[arin-ppml] Tenfold fee increases?

Tom Fantacone tom at iptrading.com
Thu Jun 1 16:31:49 EDT 2023


I was a bit stunned this morning to see our organization's ARIN fees 
would be going up by a factor of 10.  We live in inflationary times, 
but that's an increase of, let's see, I guess 1,000%?

Before the rest of you resource holders on the list have a coronary, 
let me qualify that this fee increase is for just for registered 
facilitators (brokers) and most of you won't be affected.  This 
time.  But the more general issue of ARIN raising fees in an 
extravagant manner with no solicitation for public discussion of the 
impact affects all of us.

When ARIN began the facilitators' program the annual fee was just 
$100.  A few years later the fee was raised tenfold to $1,000.  Today 
we learned that another tenfold increase would go into effect making 
our annual fee $10,000.  So it's actually a 100-fold increase in 
about a decade.

Our own organization won't be too affected by this.  We can handle 
it, and most of the larger IP brokers can as well.  It may even help 
us by driving away some competition.  But that shouldn't be the 
point.  There are smaller organizations that are facilitators that 
will be severely impacted.  We work with some of these and while they 
may not handle the volume of transactions we do, they do an excellent 
job in moving IPv4 resources to organizations that need them and 
educating the parties along the way.

There are some other changes to the facilitator program, including 
requiring liability insurance for ARIN, background checks, customer 
references, etc.  I assume this is to keep some of the riff-raff out 
and may be helpful.  I don't see how outrageous fee increases help anyone.

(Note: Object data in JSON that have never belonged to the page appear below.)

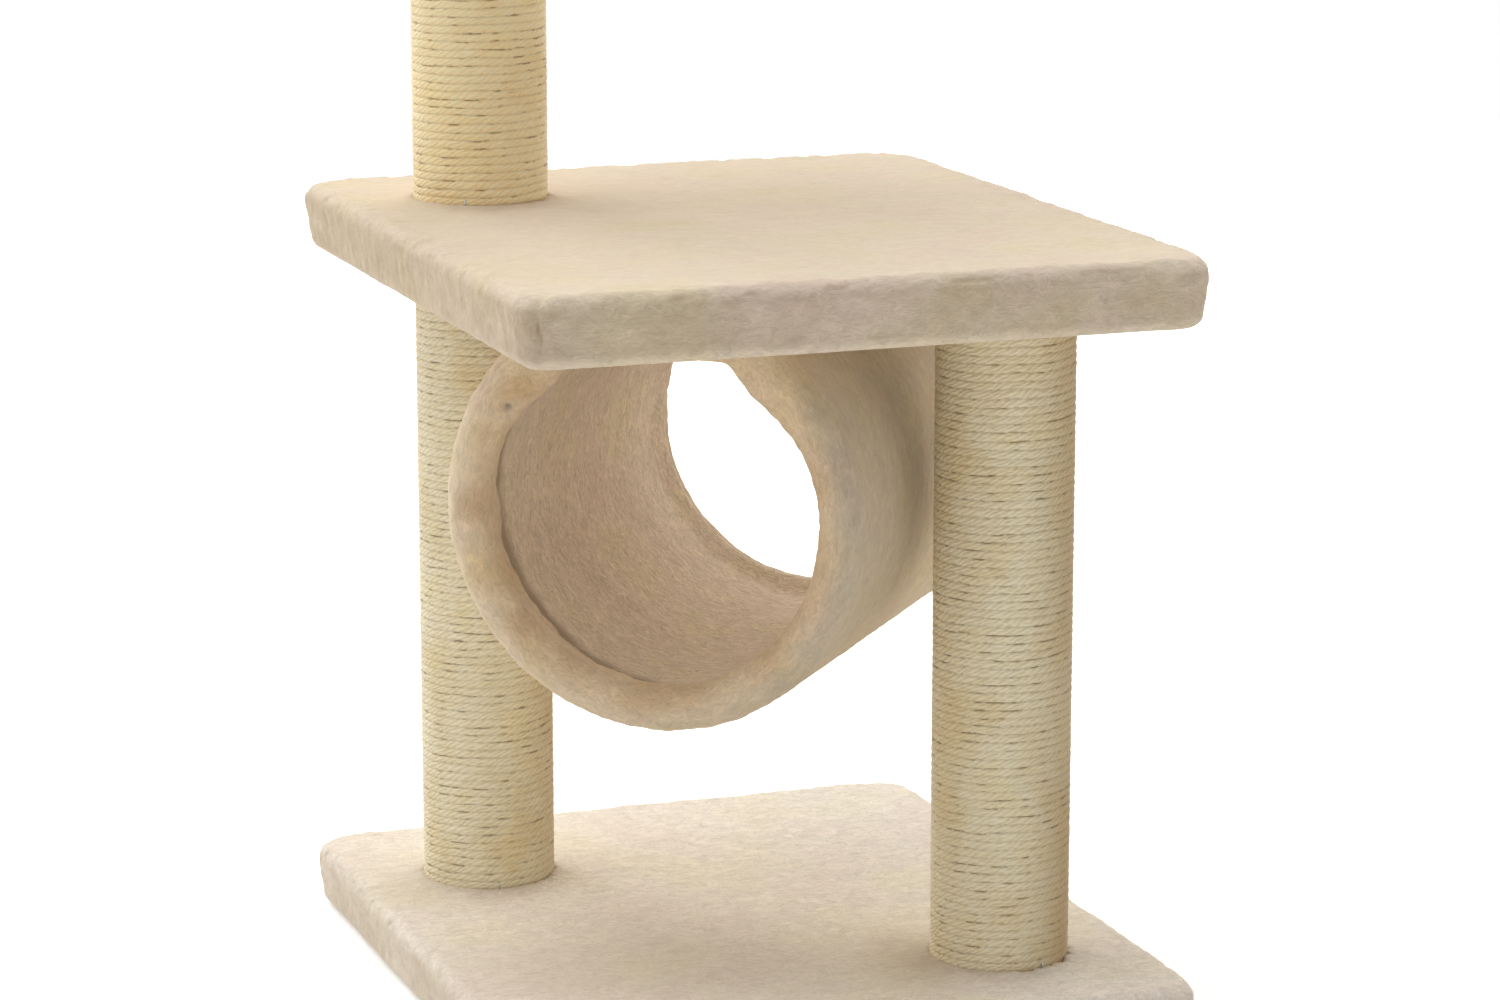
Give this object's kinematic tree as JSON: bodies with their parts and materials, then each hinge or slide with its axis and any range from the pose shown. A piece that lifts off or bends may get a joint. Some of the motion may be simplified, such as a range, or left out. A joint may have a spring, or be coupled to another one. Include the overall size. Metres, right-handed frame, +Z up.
{
  "type": "cat tree",
  "caption": "Free-standing cat tree: plush base, rope-wound posts on a diagonal, a platform with a lined tunnel slung below, and a small perch on the upper post.",
  "frame": {"origin": "middle of the base's underside, on the floor", "axes": "+X to the right along the base's front edge, +Y to the back, +Z up"},
  "size_m": [0.3, 0.35, 0.654],
  "materials": {
    "plush": "short cream pile",
    "lining_plush": "short beige pile",
    "sisal_rope": "wound twisted sisal",
    "foam": "soft open-cell foam",
    "particle_board": "raw particle board",
    "cardboard": "spiral wound board",
    "cap_plastic": "matte moulded",
    "zinc_steel": "zinc plated"
  },
  "bodies": {
    "root": {"base_board": "particle_board", "base_cover": "plush", "base_left_bolt": "zinc_steel", "base_left_washer": "zinc_steel", "base_right_bolt": "zinc_steel", "base_right_washer": "zinc_steel", "left_post_bottom_cap": "cap_plastic", "left_post_bottom_nut": "zinc_steel", "left_post_core": "cardboard", "left_post_rope": "sisal_rope", "left_post_top_cap": "cap_plastic", "left_post_top_nut": "zinc_steel", "perch_board": "particle_board", "perch_cover": "plush", "perch_liner": "plush", "perch_stud": "zinc_steel", "perch_tee_nut": "zinc_steel", "platform_board": "particle_board", "platform_cover": "plush", "platform_liner": "plush", "platform_long_stud": "zinc_steel", "platform_short_stud": "zinc_steel", "platform_tee_nut": "zinc_steel", "right_post_bottom_cap": "cap_plastic", "right_post_bottom_nut": "zinc_steel", "right_post_core": "cardboard", "right_post_rope": "sisal_rope", "right_post_top_cap": "cap_plastic", "right_post_top_nut": "zinc_steel", "tunnel_back_padding": "foam", "tunnel_back_screw": "zinc_steel", "tunnel_back_washer": "zinc_steel", "tunnel_core": "cardboard", "tunnel_cover": "plush", "tunnel_front_padding": "foam", "tunnel_front_screw": "zinc_steel", "tunnel_front_washer": "zinc_steel", "tunnel_lining": "lining_plush", "upper_post_bottom_cap": "cap_plastic", "upper_post_bottom_nut": "zinc_steel", "upper_post_core": "cardboard", "upper_post_rope": "sisal_rope", "upper_post_top_cap": "cap_plastic", "upper_post_top_nut": "zinc_steel"}
  },
  "joints": []
}
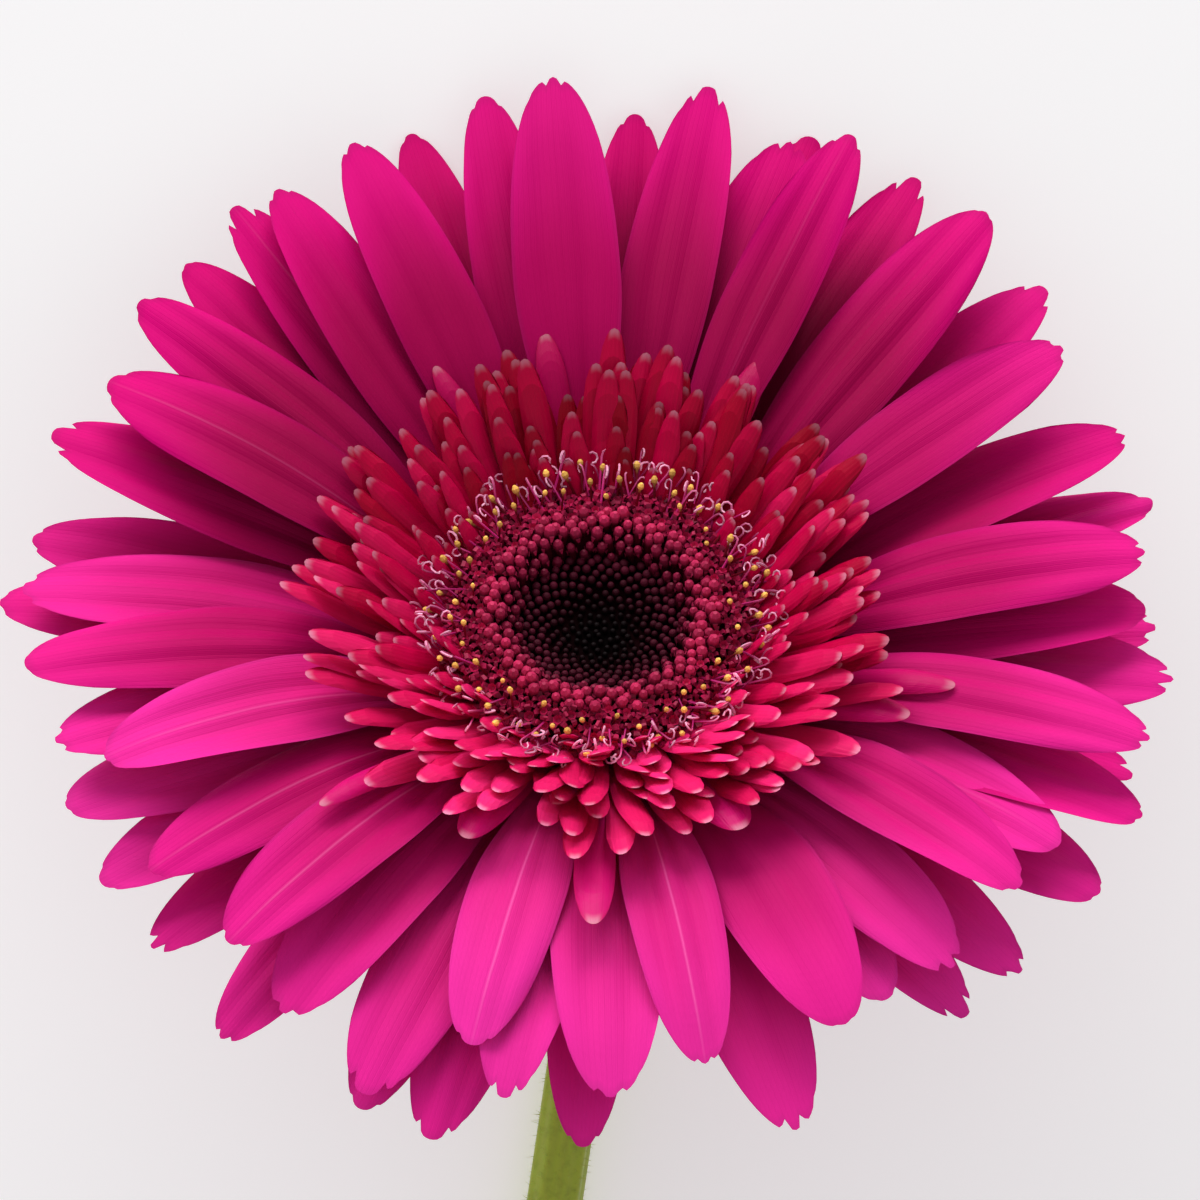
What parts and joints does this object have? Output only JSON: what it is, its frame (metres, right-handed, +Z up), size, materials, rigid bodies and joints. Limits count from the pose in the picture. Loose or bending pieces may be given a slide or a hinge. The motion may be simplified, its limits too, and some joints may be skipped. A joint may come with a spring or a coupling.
{
  "type": "cut gerbera",
  "caption": "Cut gerbera daisy lying on its stem: a double ring of long pink ray petals, a crown of short crimson florets, a dark eye and a leafless round stem.",
  "frame": {"origin": "on the surface the flower lies on, under the middle of the whole flower's bounding box", "axes": "+Z up from the surface, +Y along the stem towards the head, +X to the right seen from the cut end"},
  "size_m": [0.1102, 0.3596, 0.0645],
  "materials": {
    "ray_petal": "soft satin petal, hot pink with faint lengthwise veins",
    "trans_floret": "soft satin petal, crimson",
    "open_disc_floret": "matte, crimson with golden anthers",
    "closed_bud": "matte, nearly black maroon",
    "receptacle": "matte fresh green",
    "bract": "matte green with fine hairs",
    "stem": "satin olive green with fine hairs"
  },
  "bodies": {
    "root": {"receptacle": "receptacle", "involucre_bracts": "bract", "trans_florets_outer": "trans_floret", "trans_florets_middle": "trans_floret", "trans_florets_inner": "trans_floret", "disc_florets_open": "open_disc_floret", "disc_florets_buds": "closed_bud", "ray_petal_front_01": "ray_petal", "ray_petal_front_02": "ray_petal", "ray_petal_front_03": "ray_petal", "ray_petal_front_04": "ray_petal", "ray_petal_front_05": "ray_petal", "ray_petal_front_06": "ray_petal", "ray_petal_front_07": "ray_petal", "ray_petal_front_08": "ray_petal", "ray_petal_front_09": "ray_petal", "ray_petal_front_10": "ray_petal", "ray_petal_front_11": "ray_petal", "ray_petal_front_12": "ray_petal", "ray_petal_front_13": "ray_petal", "ray_petal_front_14": "ray_petal", "ray_petal_front_15": "ray_petal", "ray_petal_front_16": "ray_petal", "ray_petal_front_17": "ray_petal", "ray_petal_front_18": "ray_petal", "ray_petal_front_19": "ray_petal", "ray_petal_front_20": "ray_petal", "ray_petal_middle_01": "ray_petal", "ray_petal_middle_02": "ray_petal", "ray_petal_middle_03": "ray_petal", "ray_petal_middle_04": "ray_petal", "ray_petal_middle_05": "ray_petal", "ray_petal_middle_06": "ray_petal", "ray_petal_middle_07": "ray_petal", "ray_petal_middle_08": "ray_petal", "ray_petal_middle_09": "ray_petal", "ray_petal_middle_10": "ray_petal", "ray_petal_middle_11": "ray_petal", "ray_petal_middle_12": "ray_petal", "ray_petal_middle_13": "ray_petal", "ray_petal_middle_14": "ray_petal", "ray_petal_middle_15": "ray_petal", "ray_petal_middle_16": "ray_petal", "ray_petal_back_01": "ray_petal", "ray_petal_back_02": "ray_petal", "ray_petal_back_03": "ray_petal", "ray_petal_back_04": "ray_petal", "ray_petal_back_05": "ray_petal", "ray_petal_back_06": "ray_petal", "ray_petal_back_07": "ray_petal", "ray_petal_back_08": "ray_petal", "ray_petal_back_09": "ray_petal", "ray_petal_back_10": "ray_petal", "ray_petal_back_11": "ray_petal", "ray_petal_back_12": "ray_petal", "ray_petal_back_13": "ray_petal", "ray_petal_back_14": "ray_petal", "ray_petal_back_15": "ray_petal", "ray_petal_back_16": "ray_petal", "stem": "stem"}
  },
  "joints": []
}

Other sharp fee increases have been brought up and complained about 
on this list, always after the fact.  The recent resource holder fee 
increases that saw end user organizations suddenly treated as ISPs 
comes to mind.  Recently, transfer fees spiked from $300 to $500 per 
transfer and were suddenly appled to source organizations in all 
transfers (it used to be just transfers from end user orgs).  As if 
that wasn't enough, ARIN started charging transfer recipients an 
additional transfer fee.  I can tell you from first-hand experience 
this hurt small organizations looking to acquire IPv4 blocks.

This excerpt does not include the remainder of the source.